A ceacheí (also known as cehacheí) is a battle cry that is usually used in sports events to encourage a Chilean representative. This chilenism arises from the Spanish spelling of the first three letters of the name "Chile", which is usually given to two voices that later join for its ending, in the following way:

 Voice 1: Ce, hache, i... ("C, H, I...") 
 Voice 2: Chi ! 
 Voice 1: Ele, e... ("L, E...") 
 Voice 2: Le! 
 Both: Chi, chi, chi, le, le, le, viva Chile! ("Chi, chi, chi, le, le, le, long live Chile!")

Occasionally the voice 1 prefixes the phrase: ¡Atención chilenos de corazón! ("Attention Chileans of heart!") Although the clamor was born in sporting contexts, it was converted into an element of strong national roots and has been used on various occasions, such as celebrations or demonstrations.

History

During the V South American Championship of Athletics in 1927, held in the city of Santiago, the head of the Chilean supporters, Osvaldo Paco Vera, guided the shout to encourage the Chilean athletes who disputed the tournament. According to the story of sports journalist Carlos Zeda in Los Sports magazine, the first time in which it was employed was on April 17, as he harangued Manuel Plaza on his last day of participation, when he won.

In his book The Memoirs of Mister Huifa (1986), the reporter Renato González narrated that he had heard it for the first time during the participation of the Chilean decathletes Erwin Gevert, Serapio Cabello and Carlos Jahnke. This test of the program finally gave the victory to Chile, so the Ceacheí took importance and was popularized.

In 1933, it was institutionalized by architecture students from the University of Chile during a Fiesta Bufa, a sort of study tour. During the trip on the Reina del Pacífico boat to the city of Antofagasta, Julio Cordero outlined the first lines of the Romántico viajero (Romantic Traveler) the anthem of the club, which they ended with the Ceacheí.

It remained as the emblem of the university until 1960, when the final chorus phrase "Chi, chi, chi, le, le, le, Universidad de Chile!" Was transformed into "viva Chile!" by trumpeter Jorge Yuraidini, leader of the Chilean fans in the VIII South American Basketball Championship for Women in Santiago, won by Chile. Likewise, most of the other sports clubs in the country adopted it by modifying the final part. In the song of the local band Los Ramblers "El rock del Mundial" (The World Cup Rock, 1962), which was the official song of the 1962 FIFA World Cup in Chile, is possible to listen to the lines of his chorus "Gol de Chile / un sonoro ceacheí y bailemos rock and roll" (Goal of Chile / a sonorous ceacheí and let's dance Rock and Roll).

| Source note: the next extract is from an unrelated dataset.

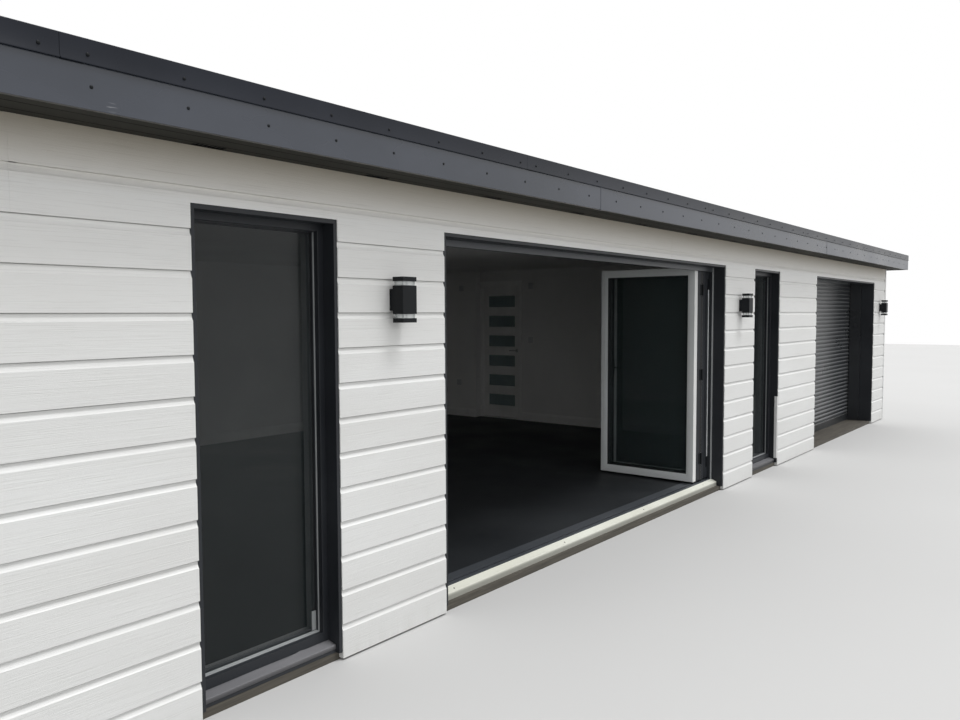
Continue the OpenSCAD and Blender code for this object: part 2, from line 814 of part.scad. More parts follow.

In 2010, the Diccionario de uso del español de Chile (Dictionary on the use of Spanish in Chile) by the Chilean Academy of Language was published, incorporating ceacheí as a Chileanism. According to its authors, "ceacheí" was probably the most Chilean word incorporated in his work. Over the years, the cry has been converted into a transverse symbol and occupied on several occasions, as during the rescue of the 33 miners of the San José mine in 2010, who chanted the ceacheí on their first contact with the surface and then on multiple occasions once they left their confinement.